WHAT THE TASK REQUIRES
Every line from the line containing "Break this object" through the final line below is to be repeated exactly; no other line is.

— START —

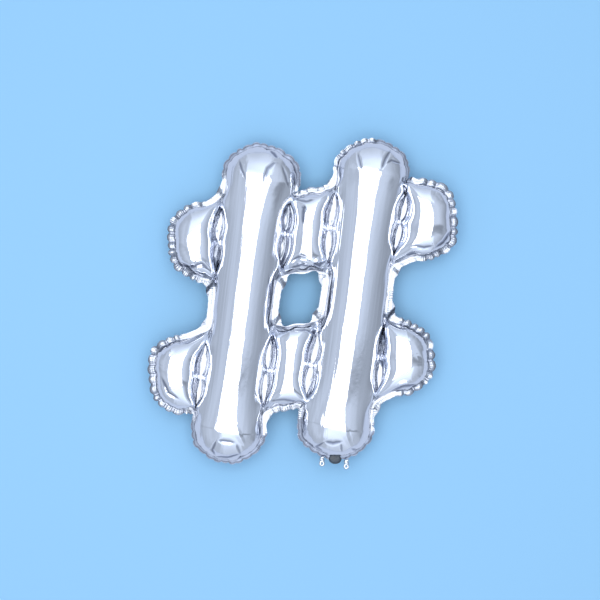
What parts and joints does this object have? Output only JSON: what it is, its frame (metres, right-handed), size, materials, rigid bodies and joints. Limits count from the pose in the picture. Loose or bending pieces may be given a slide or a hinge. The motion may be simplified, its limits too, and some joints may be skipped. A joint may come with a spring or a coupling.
{
  "type": "foil symbol balloon",
  "caption": "Air-filled foil balloon in the shape of a slanted hash sign, with puckered seam flanges, lens-shaped welds, a filling valve and hanging tabs.",
  "frame": {"origin": "centre of the bounding box's base, on the surface that the balloon lies on, back film down", "axes": "+Z out of the sign's front film, +Y towards the sign's top, +X along the two rows of chambers to the sign's right"},
  "size_m": [0.3446, 0.3576, 0.0583],
  "materials": {
    "foil": "mirror-bright silver metallised film, lightly creased",
    "sealed_foil": "flat heat-sealed silver film, slightly duller, with small puckers",
    "valve_film": "thin smoky clear plastic film"
  },
  "bodies": {
    "root": {"left_bar_front": "foil", "left_bar_back": "foil", "right_bar_front": "foil", "right_bar_back": "foil", "upper_link_front": "foil", "upper_link_back": "foil", "lower_link_front": "foil", "lower_link_back": "foil", "upper_left_arm_front": "foil", "upper_left_arm_back": "foil", "upper_right_arm_front": "foil", "upper_right_arm_back": "foil", "lower_left_arm_front": "foil", "lower_left_arm_back": "foil", "lower_right_arm_front": "foil", "lower_right_arm_back": "foil", "upper_left_outer_neck": "foil", "upper_left_inner_neck": "foil", "upper_right_inner_neck": "foil", "upper_right_outer_neck": "foil", "lower_left_outer_neck": "foil", "lower_left_inner_neck": "foil", "lower_right_inner_neck": "foil", "lower_right_outer_neck": "foil", "upper_left_outer_neck_top_weld": "sealed_foil", "upper_left_outer_neck_bottom_weld": "sealed_foil", "upper_left_inner_neck_top_weld": "sealed_foil", "upper_left_inner_neck_bottom_weld": "sealed_foil", "upper_right_inner_neck_top_weld": "sealed_foil", "upper_right_inner_neck_bottom_weld": "sealed_foil", "upper_right_outer_neck_top_weld": "sealed_foil", "upper_right_outer_neck_bottom_weld": "sealed_foil", "lower_left_outer_neck_top_weld": "sealed_foil", "lower_left_outer_neck_bottom_weld": "sealed_foil", "lower_left_inner_neck_top_weld": "sealed_foil", "lower_left_inner_neck_bottom_weld": "sealed_foil", "lower_right_inner_neck_top_weld": "sealed_foil", "lower_right_inner_neck_bottom_weld": "sealed_foil", "lower_right_outer_neck_top_weld": "sealed_foil", "lower_right_outer_neck_bottom_weld": "sealed_foil", "outer_seam_flange": "sealed_foil", "window_seam_flange": "sealed_foil", "left_hanging_tab": "sealed_foil", "right_hanging_tab": "sealed_foil", "fill_valve": "valve_film"}
  },
  "joints": []
}
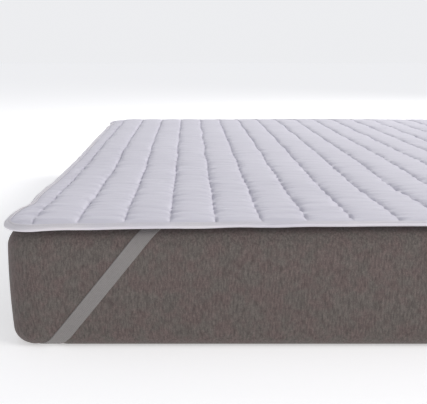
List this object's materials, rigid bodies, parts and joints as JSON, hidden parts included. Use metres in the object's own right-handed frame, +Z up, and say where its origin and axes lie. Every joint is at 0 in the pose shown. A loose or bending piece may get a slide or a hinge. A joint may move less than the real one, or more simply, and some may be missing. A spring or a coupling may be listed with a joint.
{
  "type": "mattress protector on a mattress",
  "caption": "Quilted mattress protector with lengthwise channels, a bound edge and an elastic band across each corner, fitted on a plain mattress.",
  "frame": {"origin": "on the surface that the mattress stands on, under the middle of the mattress", "axes": "+Z up, +Y towards the head end along the length, +X to the right seen from the foot end"},
  "size_m": [1.5414, 2.0426, 0.2087],
  "materials": {
    "quilt_cloth": "matt white microfibre, quilted",
    "binding_cloth": "matt white folded strip",
    "elastic": "flat woven elastic, warm grey",
    "mattress_cover": "heathered taupe knit"
  },
  "bodies": {
    "root": {"mattress": "mattress_cover", "quilted_pad": "quilt_cloth", "edge_binding": "binding_cloth", "band_front_left": "elastic", "band_front_right": "elastic", "band_back_left": "elastic", "band_back_right": "elastic"}
  },
  "joints": []
}
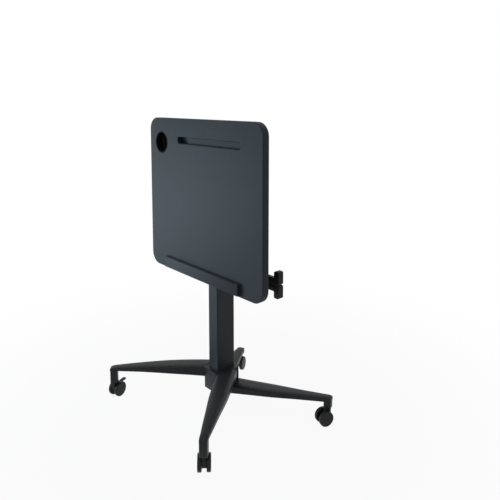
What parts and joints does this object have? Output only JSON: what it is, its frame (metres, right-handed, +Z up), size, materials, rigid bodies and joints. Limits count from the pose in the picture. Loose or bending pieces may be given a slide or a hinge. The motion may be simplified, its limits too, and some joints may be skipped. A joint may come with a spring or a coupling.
{
  "type": "flip top training table",
  "caption": "Mobile training table with a height-adjustable centre column, a top that tilts upright for nesting, cup holder, tray groove and release paddles.",
  "frame": {"origin": "on the floor, in the middle of the footprint's bounding box", "axes": "+Z up, -Y towards the user, +X to the user's right; rest pose has the top upright"},
  "size_m": [0.6652, 0.506, 0.986],
  "materials": {
    "table_top": "black laminate on board, satin, eased edges",
    "stop_plastic": "black, satin",
    "cast_paint": "cast, black powder coat",
    "steel_paint": "black powder coat",
    "black_plastic": "moulded, fine texture",
    "wheel_plastic": "moulded nylon",
    "cable_sheath": "smooth sheath",
    "steel_parts": "machined, zinc plated"
  },
  "bodies": {
    "base": {"hub": "cast_paint", "hub_cover": "black_plastic", "leg_front_left": "cast_paint", "leg_front_right": "cast_paint", "leg_rear_right": "cast_paint", "leg_rear_left": "cast_paint", "hub_bolts": "steel_parts", "stem_sockets": "black_plastic", "outer_column": "steel_paint", "column_guide": "black_plastic", "gas_cylinder": "steel_paint"},
    "carriage": {"inner_column": "steel_paint", "lower_glide": "black_plastic", "column_head": "cast_paint", "gas_rod": "steel_parts", "tilt_shaft": "steel_parts", "shaft_collars": "steel_parts", "lock_disc": "steel_parts", "valve_cable": "cable_sheath"},
    "top": {"tabletop": "table_top", "cup_holder": "black_plastic", "edge_stop": "stop_plastic", "mounting_plate": "steel_paint", "tilt_bracket_left": "steel_paint", "tilt_bracket_right": "steel_paint", "bracket_bushes": "black_plastic", "plunger_housing": "steel_parts", "stop_pin": "steel_parts", "paddle_bracket": "steel_paint", "paddle_pin": "steel_parts", "paddle_springs": "steel_parts", "height_cable": "cable_sheath", "tilt_cable": "cable_sheath", "cable_clips": "black_plastic", "top_screws": "steel_parts"},
    "valve_lever": {"valve_lever": "steel_parts"},
    "valve_pin": {"valve_pin": "steel_parts"},
    "lock_plunger": {"lock_plunger": "steel_parts"},
    "height_paddle": {"height_paddle": "black_plastic"},
    "tilt_paddle": {"tilt_paddle": "black_plastic"},
    "caster_fl": {"caster_body_fl": "black_plastic", "caster_pins_fl": "steel_parts"},
    "wheel_fl_left": {"wheel_fl_left": "wheel_plastic"},
    "wheel_fl_right": {"wheel_fl_right": "wheel_plastic"},
    "brake_pedal_fl": {"brake_pedal_fl": "black_plastic"},
    "caster_fr": {"caster_body_fr": "black_plastic", "caster_pins_fr": "steel_parts"},
    "wheel_fr_left": {"wheel_fr_left": "wheel_plastic"},
    "wheel_fr_right": {"wheel_fr_right": "wheel_plastic"},
    "brake_pedal_fr": {"brake_pedal_fr": "black_plastic"},
    "caster_rr": {"caster_body_rr": "black_plastic", "caster_pins_rr": "steel_parts"},
    "wheel_rr_left": {"wheel_rr_left": "wheel_plastic"},
    "wheel_rr_right": {"wheel_rr_right": "wheel_plastic"},
    "caster_rl": {"caster_body_rl": "black_plastic", "caster_pins_rl": "steel_parts"},
    "wheel_rl_left": {"wheel_rl_left": "wheel_plastic"},
    "wheel_rl_right": {"wheel_rl_right": "wheel_plastic"}
  },
  "joints": [
    {"name": "column_height", "type": "slide", "parent": "base", "child": "carriage", "axis": [0, 0, 1], "range_m": [-0.09, 0.29]},
    {"name": "top_tilt", "type": "hinge", "parent": "carriage", "child": "top", "pos_m": [-0.0326, 0.04484, 0.74], "axis": [-1, 0, 0], "range_deg": [0, 90]},
    {"name": "height_paddle_press", "type": "hinge", "parent": "top", "child": "height_paddle", "pos_m": [0.1494, 0.02834, 0.494], "axis": [0, 0, -1], "range_deg": [0, 12], "stiffness_Nm_per_rad": 1.2, "springref_deg": -6.88},
    {"name": "tilt_paddle_press", "type": "hinge", "parent": "top", "child": "tilt_paddle", "pos_m": [0.1494, 0.02834, 0.494], "axis": [0, 0, -1], "range_deg": [0, 12], "stiffness_Nm_per_rad": 1.2, "springref_deg": -6.88},
    {"name": "lock_plunger_slide", "type": "slide", "parent": "top", "child": "lock_plunger", "axis": [1, 0, 0], "range_m": [0, 0.003]},
    {"name": "valve_lever_turn", "type": "hinge", "parent": "carriage", "child": "valve_lever", "pos_m": [-0.0326, 0.06484, 0.7059], "axis": [1, 0, 0], "range_deg": [0, 8]},
    {"name": "valve_pin_slide", "type": "slide", "parent": "carriage", "child": "valve_pin", "axis": [0, 0, -1], "range_m": [0, 0.0028]},
    {"name": "swivel_fl", "type": "hinge", "parent": "base", "child": "caster_fl", "pos_m": [-0.2946, -0.23216, 0.0556], "axis": [0, 0, 1], "continuous": true},
    {"name": "roll_fl_left", "type": "hinge", "parent": "caster_fl", "child": "wheel_fl_left", "pos_m": [-0.29939, -0.21901, 0.025], "axis": [-0.9397, -0.342, 0], "continuous": true},
    {"name": "roll_fl_right", "type": "hinge", "parent": "caster_fl", "child": "wheel_fl_right", "pos_m": [-0.29939, -0.21901, 0.025], "axis": [-0.9397, -0.342, 0], "continuous": true},
    {"name": "brake_fl", "type": "hinge", "parent": "caster_fl", "child": "brake_pedal_fl", "pos_m": [-0.30315, -0.20867, 0.04], "axis": [-0.9397, -0.342, 0], "range_deg": [0, 14]},
    {"name": "swivel_fr", "type": "hinge", "parent": "base", "child": "caster_fr", "pos_m": [0.2294, -0.23216, 0.0556], "axis": [0, 0, 1], "continuous": true},
    {"name": "roll_fr_left", "type": "hinge", "parent": "caster_fr", "child": "wheel_fr_left", "pos_m": [0.21852, -0.22335, 0.025], "axis": [-0.6293, -0.7771, 0], "continuous": true},
    {"name": "roll_fr_right", "type": "hinge", "parent": "caster_fr", "child": "wheel_fr_right", "pos_m": [0.21852, -0.22335, 0.025], "axis": [-0.6293, -0.7771, 0], "continuous": true},
    {"name": "brake_fr", "type": "hinge", "parent": "caster_fr", "child": "brake_pedal_fr", "pos_m": [0.20997, -0.21643, 0.04], "axis": [-0.6293, -0.7771, 0], "range_deg": [0, 14]},
    {"name": "swivel_rr", "type": "hinge", "parent": "base", "child": "caster_rr", "pos_m": [0.3114, 0.20984, 0.0556], "axis": [0, 0, 1], "continuous": true},
    {"name": "roll_rr_left", "type": "hinge", "parent": "caster_rr", "child": "wheel_rr_left", "pos_m": [0.30684, 0.1966, 0.025], "axis": [0.9455, -0.3256, 0], "continuous": true},
    {"name": "roll_rr_right", "type": "hinge", "parent": "caster_rr", "child": "wheel_rr_right", "pos_m": [0.30684, 0.1966, 0.025], "axis": [0.9455, -0.3256, 0], "continuous": true},
    {"name": "swivel_rl", "type": "hinge", "parent": "base", "child": "caster_rl", "pos_m": [-0.1506, 0.23484, 0.0556], "axis": [0, 0, 1], "continuous": true},
    {"name": "roll_rl_left", "type": "hinge", "parent": "caster_rl", "child": "wheel_rl_left", "pos_m": [-0.1436, 0.22271, 0.025], "axis": [0.866, 0.5, 0], "continuous": true},
    {"name": "roll_rl_right", "type": "hinge", "parent": "caster_rl", "child": "wheel_rl_right", "pos_m": [-0.1436, 0.22271, 0.025], "axis": [0.866, 0.5, 0], "continuous": true}
  ],
  "couplings": [
    {"joint": "lock_plunger_slide", "follows": "tilt_paddle_press", "m_per_rad": 0.01431},
    {"joint": "valve_lever_turn", "follows": "height_paddle_press", "ratio": 0.666},
    {"joint": "valve_pin_slide", "follows": "height_paddle_press", "m_per_rad": 0.013356}
  ]
}
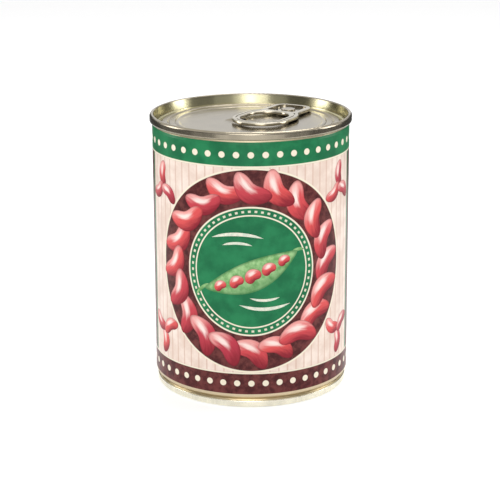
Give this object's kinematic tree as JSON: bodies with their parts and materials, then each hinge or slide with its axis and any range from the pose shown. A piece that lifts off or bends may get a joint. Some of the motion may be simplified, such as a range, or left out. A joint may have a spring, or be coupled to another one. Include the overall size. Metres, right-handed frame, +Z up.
{
  "type": "shut food can of beans",
  "caption": "Shut cylindrical food can of beans with a printed wall, an easy-open lid with a ring tab in its sunk panel, and a necked-in foot for stacking.",
  "frame": {"origin": "middle of the can's resting face, on the can's axis", "axes": "+Z up along the can's axis; -Y towards the front of the print; +X to the right of that front"},
  "size_m": [0.0752, 0.0752, 0.103],
  "materials": {
    "printed_body": "glossy print on tinplate",
    "lid_metal": "lacquered tinplate, satin",
    "tab_metal": "bright, fine rolled grain",
    "foot_metal": "lacquered tinplate, satin"
  },
  "bodies": {
    "root": {"can_body": "printed_body", "lid": "lid_metal", "ring_tab": "tab_metal", "foot_end": "foot_metal"}
  },
  "joints": []
}
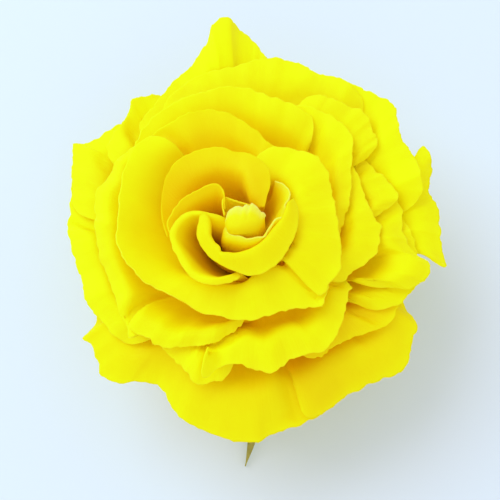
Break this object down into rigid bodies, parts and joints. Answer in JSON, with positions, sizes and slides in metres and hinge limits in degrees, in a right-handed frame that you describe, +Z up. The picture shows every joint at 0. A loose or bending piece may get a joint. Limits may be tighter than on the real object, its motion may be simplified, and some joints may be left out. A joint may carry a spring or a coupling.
{
  "type": "preserved rose",
  "caption": "Open preserved rose head with layered ruffled petals, reflexed sepals and a short cut stub; rests face up as a loose decoration.",
  "frame": {"origin": "centre of the stub's flat cut end, on the surface that the flower rests on", "axes": "+Z up along the flower's axis, -Y towards the side where the long sepal shows"},
  "size_m": [0.0938, 0.1104, 0.0605],
  "materials": {
    "petal_yellow": "soft matte preserved petal, lemon yellow with amber in the folds",
    "sepal_olive": "dull olive sepal, dried",
    "stem_green": "dull green-brown bark with a pale cut end"
  },
  "bodies": {
    "root": {"bloom": "petal_yellow", "calyx": "sepal_olive", "stem": "stem_green"}
  },
  "joints": []
}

— END —

THE REPLY
Break this object down into rigid bodies, parts and joints. Answer in JSON, with positions, sizes and slides in metres and hinge limits in degrees, in a right-handed frame that you describe, +Z up. The picture shows every joint at 0. A loose or bending piece may get a joint. Limits may be tighter than on the real object, its motion may be simplified, and some joints may be left out. A joint may carry a spring or a coupling.
{
  "type": "preserved rose",
  "caption": "Open preserved rose head with layered ruffled petals, reflexed sepals and a short cut stub; rests face up as a loose decoration.",
  "frame": {"origin": "centre of the stub's flat cut end, on the surface that the flower rests on", "axes": "+Z up along the flower's axis, -Y towards the side where the long sepal shows"},
  "size_m": [0.0938, 0.1104, 0.0605],
  "materials": {
    "petal_yellow": "soft matte preserved petal, lemon yellow with amber in the folds",
    "sepal_olive": "dull olive sepal, dried",
    "stem_green": "dull green-brown bark with a pale cut end"
  },
  "bodies": {
    "root": {"bloom": "petal_yellow", "calyx": "sepal_olive", "stem": "stem_green"}
  },
  "joints": []
}